Can you quote the records below in full, word for word?
Start
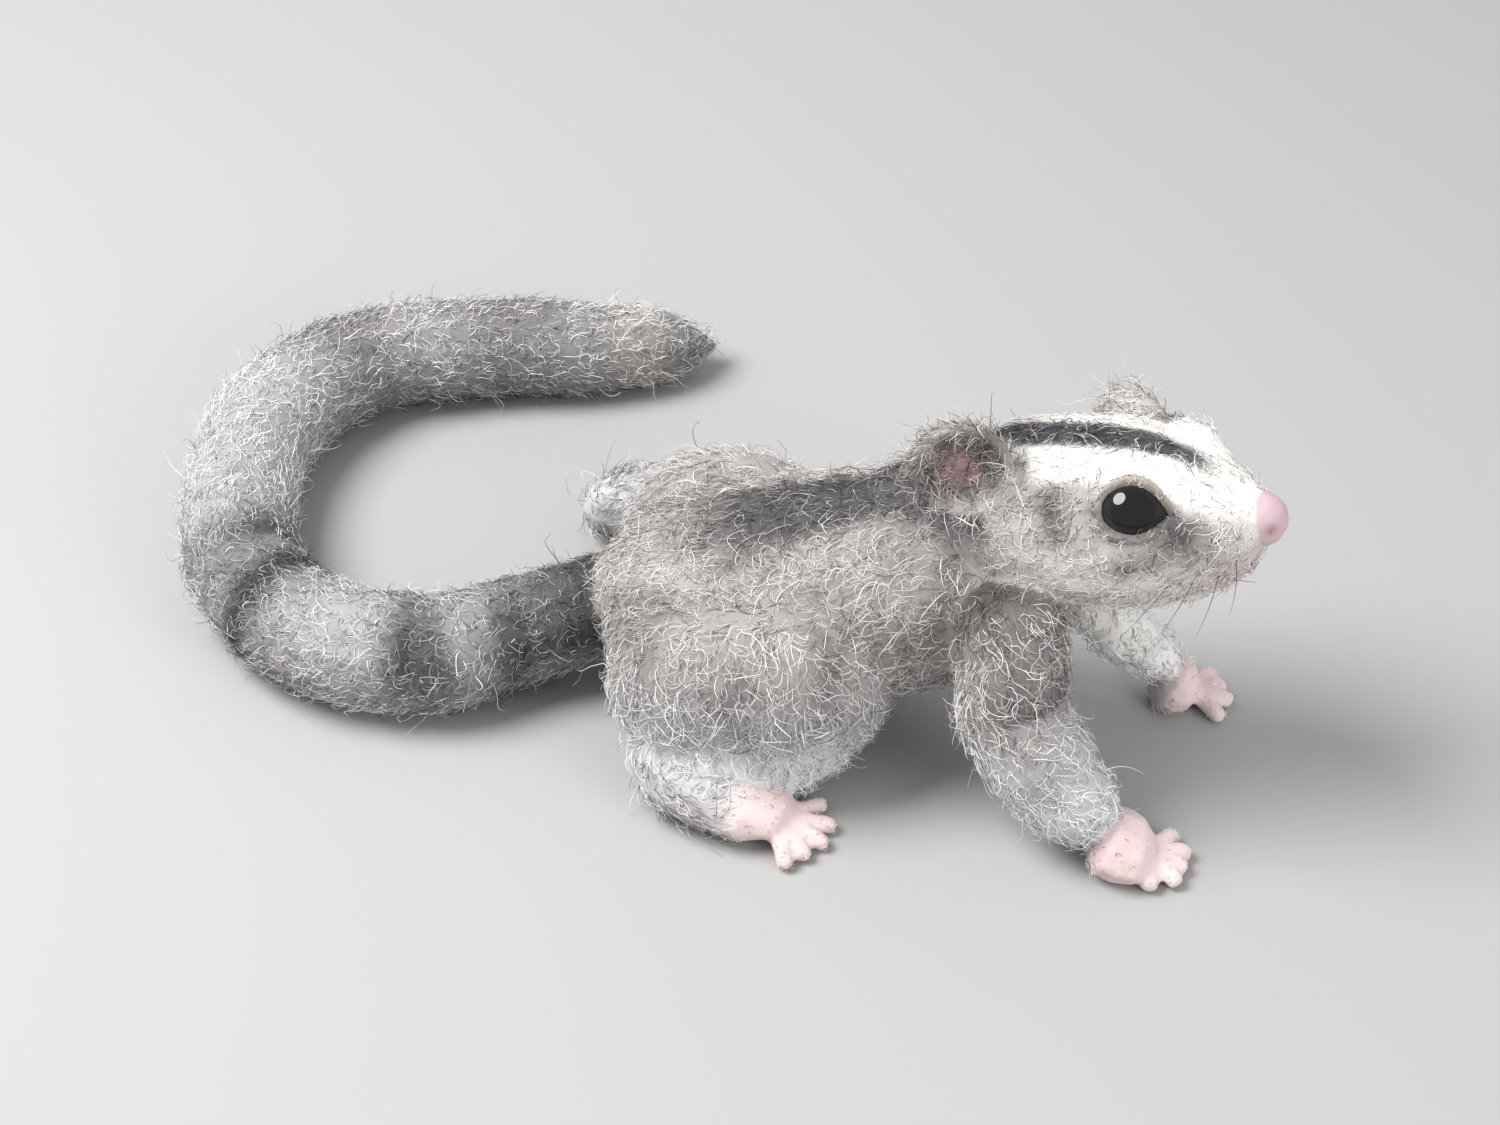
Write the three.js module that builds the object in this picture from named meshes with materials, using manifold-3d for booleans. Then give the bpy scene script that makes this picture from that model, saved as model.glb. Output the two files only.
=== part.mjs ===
// A needle-felted wool figure of a sugar glider: it props itself on its forelegs, looks ahead,
// sits on its folded hind legs and has its long tail laid on the ground in a wide hook.
// Units are millimetres. +X runs towards the nose, +Y to the animal's left side, +Z up.
// The ground is Z = 0 and the origin is the middle of the figure's outline on the ground.
import * as THREE from "three";
import { mergeVertices } from "three/addons/utils/BufferGeometryUtils.js";
import Module from "manifold-3d";

const wasm = await Module();
wasm.setup();

// Driving sizes
const GAP = 0.3; // clearance between neighbouring pieces
const EYE_DIAMETER = 8; // glass eye
const HEAD_LENGTH = 35.5; // nape to the front of the muzzle
const HEAD_WIDTH = 20.8;
const HEAD_DEPTH = 19; // crown to throat
const HEAD_TURN = -24; // degrees: the face turns a little to the animal's right
const HEAD_LIFT = 14.5; // degrees: the nose is held up
const HEAD_LEAN = -3; // degrees: the crown leans to the animal's left
const NOSE_WIDTH = 4.6;
const EAR_HEIGHT = 11; // base to tip
const EAR_BREADTH = 10;
const EAR_CUP = 3.6; // depth of the hollow
const EAR_WALL = 1.4;
const EAR_HOLLOW = 0.84; // breadth of the hollow as a share of the ear's
const EAR_STEPS = 5; // facets from the middle of the ear to its rim
const EAR_SIDES = 16;
const BROW_SIZE = 2.6; // half-thickness of the ridge over the far eye
const TOE_WIDTH = 1.8;
const TAIL_LENGTH = 139; // along its middle
const TAIL_ROUND = [0, 0.1]; // the tail is cut straight at the rump and rounded at its tip
const TAIL_JOIN = 0.01; // how far a finished length of tail keeps the next one off its sides
const GROUND_SIZE = 400;

const GREY = { color: 0xb9b3ae, roughness: 0.95, metalness: 0 };
const PINK = { color: 0xe8c6c2, roughness: 0.9, metalness: 0 };
const GLASS = { color: 0x0b0a0a, roughness: 0.06, metalness: 0 };

const UP = new THREE.Vector3(0, 0, 1);
const radians = THREE.MathUtils.degToRad;

// A station of a body part: its middle, its half-width, and its reach up and down from the middle.
function station(x, y, z, side, up, down = up) {
  return { middle: new THREE.Vector3(x, y, z), reach: new THREE.Vector3(side, up, down) };
}

// The smooth line through a list of stations, t from 0 to 1.
function lineThrough(stations) {
  const middles = new THREE.CatmullRomCurve3(stations.map((s) => s.middle), false, "centripetal");
  const reaches = new THREE.CatmullRomCurve3(stations.map((s) => s.reach), false, "centripetal");
  return (t) => ({ middle: middles.getPoint(t), tangent: middles.getTangent(t), reach: reaches.getPoint(t) });
}

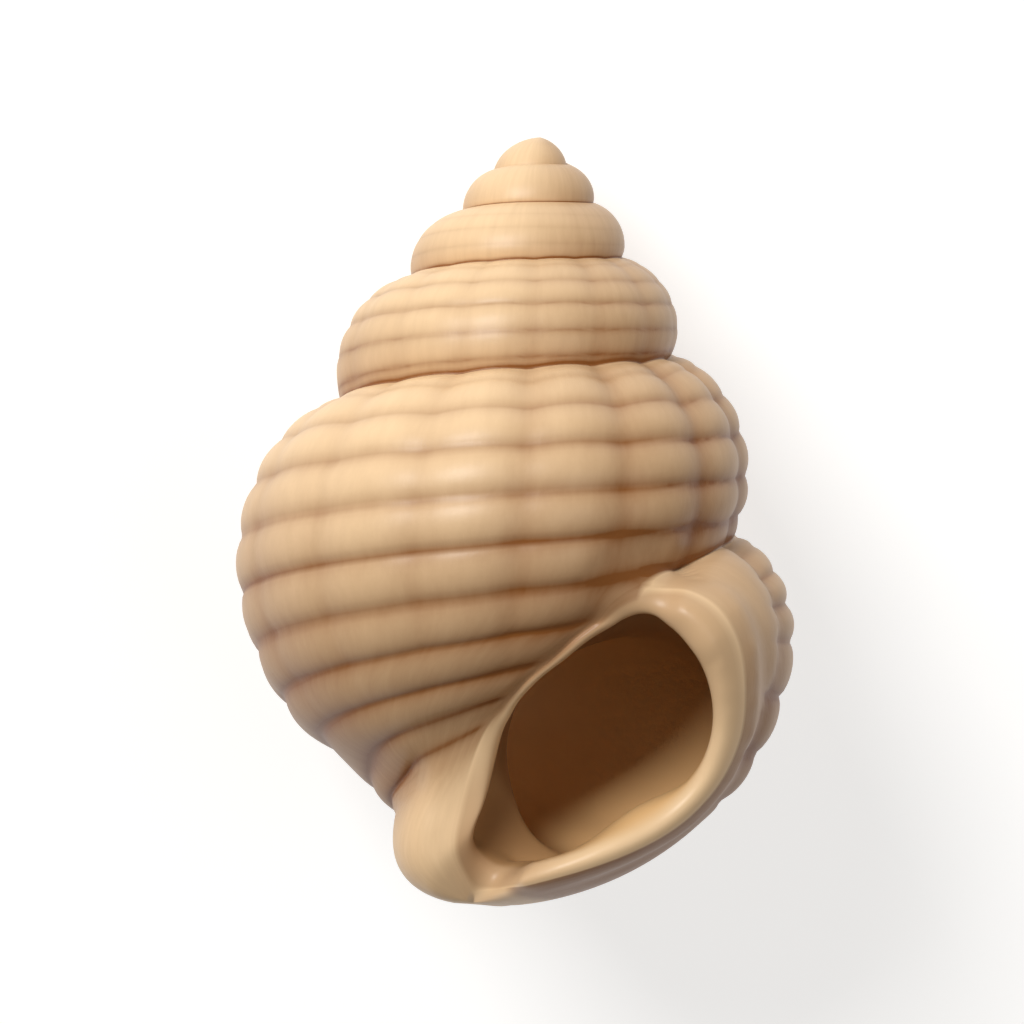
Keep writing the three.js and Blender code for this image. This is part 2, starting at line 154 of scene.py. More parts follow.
# How it lies: the direction that ends up on top, and the point that comes to the origin, which is
# known once the shell is laid.
REST_UP = np.array([0.2007, -0.8880, -0.4137])
REST_FOOT = np.zeros(3)


# The growth laws, as whole arrays
def smooth(low, high, x):
    """Goes from 0 at low to 1 at high along 3t^2 - 2t^3."""
    t = np.clip((x - low) / (high - low), 0, 1)
    return t * t * (3 - 2 * t)


def curve(x, xs, ys):
    """A smooth line through a few measured points: cubic pieces with central-difference slopes."""
    xs, ys = np.asarray(xs, float), np.asarray(ys, float)
    slopes = np.gradient(ys, xs)
    x = np.clip(x, xs[0], xs[-1])
    k = np.clip(np.searchsorted(xs, x, side="right") - 1, 0, len(xs) - 2)
    width = xs[k + 1] - xs[k]
    t = (x - xs[k]) / width
    return ((2 * t ** 3 - 3 * t ** 2 + 1) * ys[k] + (t ** 3 - 2 * t ** 2 + t) * width * slopes[k]
            + (3 * t ** 2 - 2 * t ** 3) * ys[k + 1] + (t ** 3 - t ** 2) * width * slopes[k + 1])


def azimuth_of(turn):
    """The azimuth round the axis, in radians: one full circle for each turn."""
    return np.radians(LIP_AZIMUTH + 360 * turn)


def opening(turn):
    """The first turn widens from nothing: 1 minus the cube of what is left of it."""
    t = np.clip(turn - FIRST_TURN, 0, 1)
    return 1 - (1 - t) ** 3


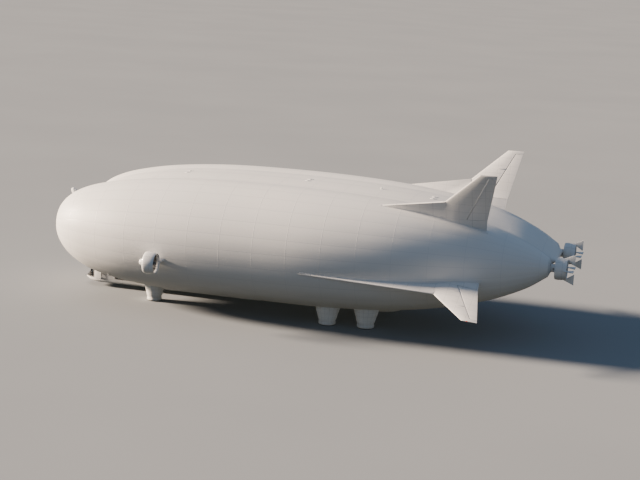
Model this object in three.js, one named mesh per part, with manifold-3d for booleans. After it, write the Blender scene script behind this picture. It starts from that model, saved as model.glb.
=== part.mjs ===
End
### CORRECT RESULT
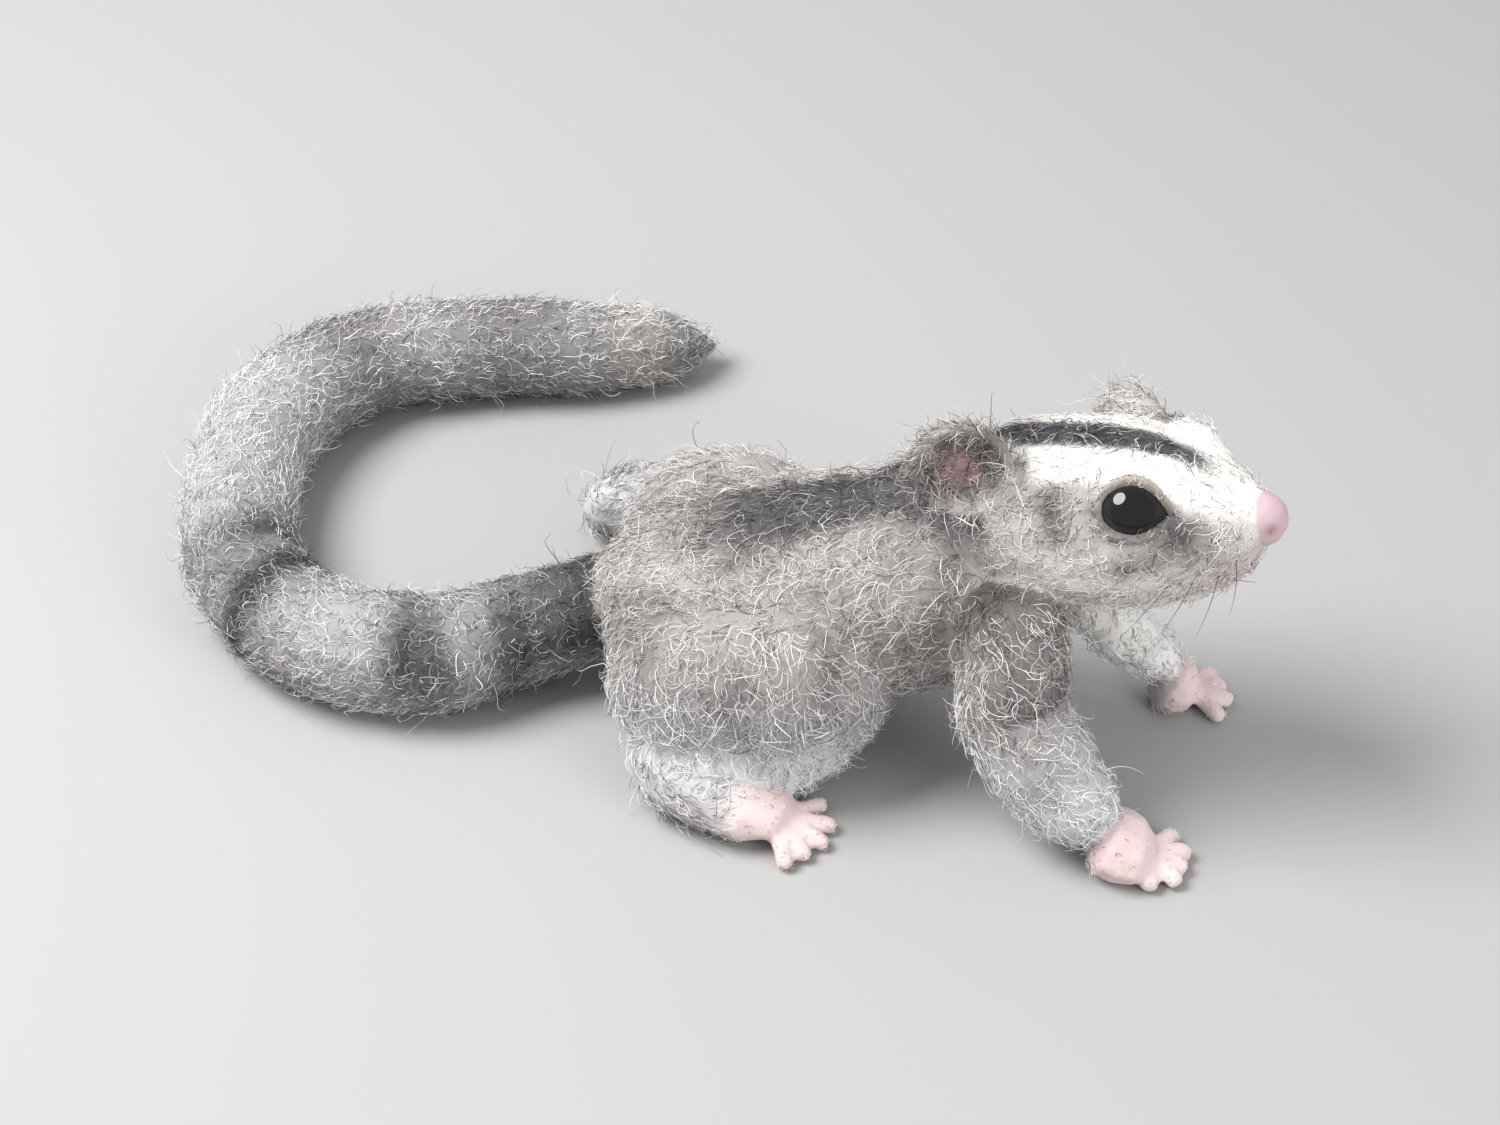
Write the three.js module that builds the object in this picture from named meshes with materials, using manifold-3d for booleans. Then give the bpy scene script that makes this picture from that model, saved as model.glb. Output the two files only.
=== part.mjs ===
// A needle-felted wool figure of a sugar glider: it props itself on its forelegs, looks ahead,
// sits on its folded hind legs and has its long tail laid on the ground in a wide hook.
// Units are millimetres. +X runs towards the nose, +Y to the animal's left side, +Z up.
// The ground is Z = 0 and the origin is the middle of the figure's outline on the ground.
import * as THREE from "three";
import { mergeVertices } from "three/addons/utils/BufferGeometryUtils.js";
import Module from "manifold-3d";

const wasm = await Module();
wasm.setup();

// Driving sizes
const GAP = 0.3; // clearance between neighbouring pieces
const EYE_DIAMETER = 8; // glass eye
const HEAD_LENGTH = 35.5; // nape to the front of the muzzle
const HEAD_WIDTH = 20.8;
const HEAD_DEPTH = 19; // crown to throat
const HEAD_TURN = -24; // degrees: the face turns a little to the animal's right
const HEAD_LIFT = 14.5; // degrees: the nose is held up
const HEAD_LEAN = -3; // degrees: the crown leans to the animal's left
const NOSE_WIDTH = 4.6;
const EAR_HEIGHT = 11; // base to tip
const EAR_BREADTH = 10;
const EAR_CUP = 3.6; // depth of the hollow
const EAR_WALL = 1.4;
const EAR_HOLLOW = 0.84; // breadth of the hollow as a share of the ear's
const EAR_STEPS = 5; // facets from the middle of the ear to its rim
const EAR_SIDES = 16;
const BROW_SIZE = 2.6; // half-thickness of the ridge over the far eye
const TOE_WIDTH = 1.8;
const TAIL_LENGTH = 139; // along its middle
const TAIL_ROUND = [0, 0.1]; // the tail is cut straight at the rump and rounded at its tip
const TAIL_JOIN = 0.01; // how far a finished length of tail keeps the next one off its sides
const GROUND_SIZE = 400;

const GREY = { color: 0xb9b3ae, roughness: 0.95, metalness: 0 };
const PINK = { color: 0xe8c6c2, roughness: 0.9, metalness: 0 };
const GLASS = { color: 0x0b0a0a, roughness: 0.06, metalness: 0 };

const UP = new THREE.Vector3(0, 0, 1);
const radians = THREE.MathUtils.degToRad;

// A station of a body part: its middle, its half-width, and its reach up and down from the middle.
function station(x, y, z, side, up, down = up) {
  return { middle: new THREE.Vector3(x, y, z), reach: new THREE.Vector3(side, up, down) };
}

// The smooth line through a list of stations, t from 0 to 1.
function lineThrough(stations) {
  const middles = new THREE.CatmullRomCurve3(stations.map((s) => s.middle), false, "centripetal");
  const reaches = new THREE.CatmullRomCurve3(stations.map((s) => s.reach), false, "centripetal");
  return (t) => ({ middle: middles.getPoint(t), tangent: middles.getTangent(t), reach: reaches.getPoint(t) });
}

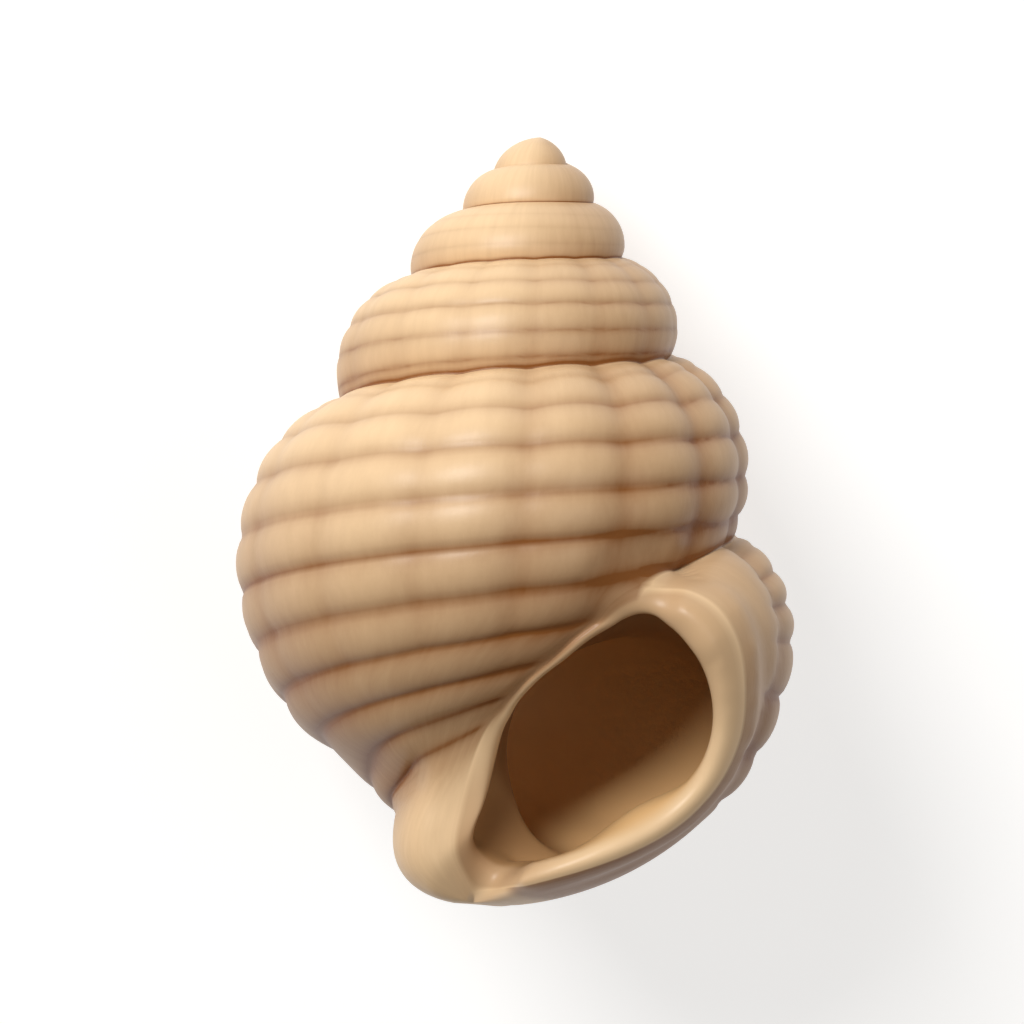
Keep writing the three.js and Blender code for this image. This is part 2, starting at line 154 of scene.py. More parts follow.
# How it lies: the direction that ends up on top, and the point that comes to the origin, which is
# known once the shell is laid.
REST_UP = np.array([0.2007, -0.8880, -0.4137])
REST_FOOT = np.zeros(3)


# The growth laws, as whole arrays
def smooth(low, high, x):
    """Goes from 0 at low to 1 at high along 3t^2 - 2t^3."""
    t = np.clip((x - low) / (high - low), 0, 1)
    return t * t * (3 - 2 * t)


def curve(x, xs, ys):
    """A smooth line through a few measured points: cubic pieces with central-difference slopes."""
    xs, ys = np.asarray(xs, float), np.asarray(ys, float)
    slopes = np.gradient(ys, xs)
    x = np.clip(x, xs[0], xs[-1])
    k = np.clip(np.searchsorted(xs, x, side="right") - 1, 0, len(xs) - 2)
    width = xs[k + 1] - xs[k]
    t = (x - xs[k]) / width
    return ((2 * t ** 3 - 3 * t ** 2 + 1) * ys[k] + (t ** 3 - 2 * t ** 2 + t) * width * slopes[k]
            + (3 * t ** 2 - 2 * t ** 3) * ys[k + 1] + (t ** 3 - t ** 2) * width * slopes[k + 1])


def azimuth_of(turn):
    """The azimuth round the axis, in radians: one full circle for each turn."""
    return np.radians(LIP_AZIMUTH + 360 * turn)


def opening(turn):
    """The first turn widens from nothing: 1 minus the cube of what is left of it."""
    t = np.clip(turn - FIRST_TURN, 0, 1)
    return 1 - (1 - t) ** 3


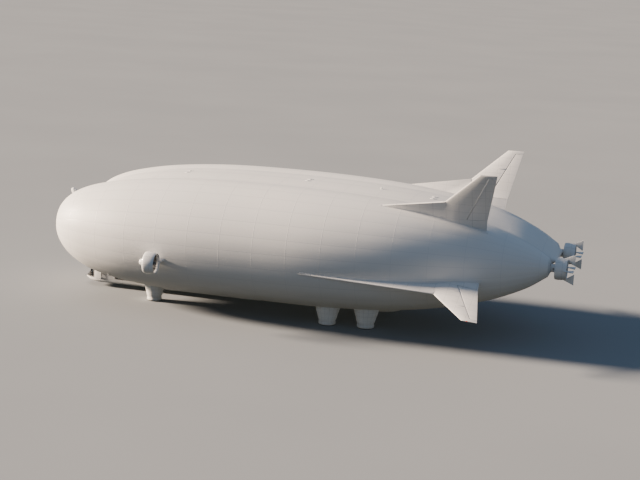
Model this object in three.js, one named mesh per part, with manifold-3d for booleans. After it, write the Blender scene script behind this picture. It starts from that model, saved as model.glb.
=== part.mjs ===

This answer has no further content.